Drinnen brabbelte die Frau etwas, das ich nicht verstehen konnte. Vermutlich hatte sie sich weiter von der Tür entfernt.
»… Polizei wird irgendwann hier auftauchen.« Die Worte wurden wieder verständlich. »Die erste Nummer eins ist tot, und die zweite ist nicht nur eine Bedrohung für uns, sondern auch für sie. Die ganze Sache wächst uns über den Kopf. Das einzige, was wir tun können, ist, unsere Zelte abzubrechen.«
»Wieder einmal.« Der Mann seufzte. »Wir hatten in letzter Zeit aber auch wirklich Pech mit unseren Zöglingen. Erst das Unglück mit der ersten Eins, dann die Verrückte und die Kranke … und jetzt die Turbulenzen mit der nächsten Eins …«
Etwas raschelte. Ein Gegenstand fiel zu Boden, wurde aufgehoben. Das Geräusch, das folgte, klang, als würde jemand eine Kiste über den Boden ziehen. Allmählich dämmerte mir, dass hinter dieser Türe zusammengepackt wurde.
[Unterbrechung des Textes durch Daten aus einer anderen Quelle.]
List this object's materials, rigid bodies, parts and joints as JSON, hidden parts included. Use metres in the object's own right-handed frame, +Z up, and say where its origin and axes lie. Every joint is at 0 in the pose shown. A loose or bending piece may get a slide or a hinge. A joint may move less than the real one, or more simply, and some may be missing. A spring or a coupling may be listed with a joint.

»Hilf mir mal«, hörte ich die Frau auch schon sagen. »Das Ding ist ziemlich schwer.«
»Da geht noch was rein«, war der Mann überzeugt. »Gib die Tastatur her. Den Monitor nehmen wir extra.«
Neuerliches Rutschen, begleitet von einem Ächzen.
»Er wird nicht begeistert sein«, nahm der Mann den Gesprächsfaden dann wieder auf. »Ausgerechnet jetzt, wo alles so vielversprechend aussah … Irgendwie bleiben durch diese ständigen Unterbrechungen und Umzüge ja die Ergebnisse auf der Strecke, und Geld kostet es ihn auch.«
»Geld! Davon hat der doch genug!« Die Frau begann sich wieder zu echauffieren. »Eine neue Bleibe will er für uns finden. Ha! Da bin ich mal gespannt. Von heute auf morgen wird das nicht gehen. Vermutlich werden wir erst einmal mit einer Übergangslösung vorlieb nehmen müssen.«
»Und die anderen Frauen?«
»Wir machen es wie damals in Wasenberg, was sonst?«
»Was, wenn eine redet?«
»Was sollen sie reden? – Die dummen Hühner wissen von nichts. Die kriegen die Klamotten, mit denen sie gekommen sind, und ein Zugticket nach Hause. So, wie wir sie die letzten Tage gequält haben, dürften die froh sein, alles hinter sich zu lassen. Und dann hoffen wir mal das Beste. Wenn alles so läuft wie in Wasenberg, kann keine mehr irgendetwas vernünftig bezeugen. – Los, heb mit an …«
Mir stockte das Herz, als mir auch schon die Türe schwungvoll gegen den Kopf gedonnert wurde. Einen Moment lang sah ich nur Sternchen. Dann taumelte ich zurück, wollte mich an der Mauer abstützen – trat aber ins Leere. Noch während ich fiel, sah ich zwei Frauen, die mit einem Karton in den Händen am Treppenabsatz standen und meinen Sturz über die Stiege verfolgten.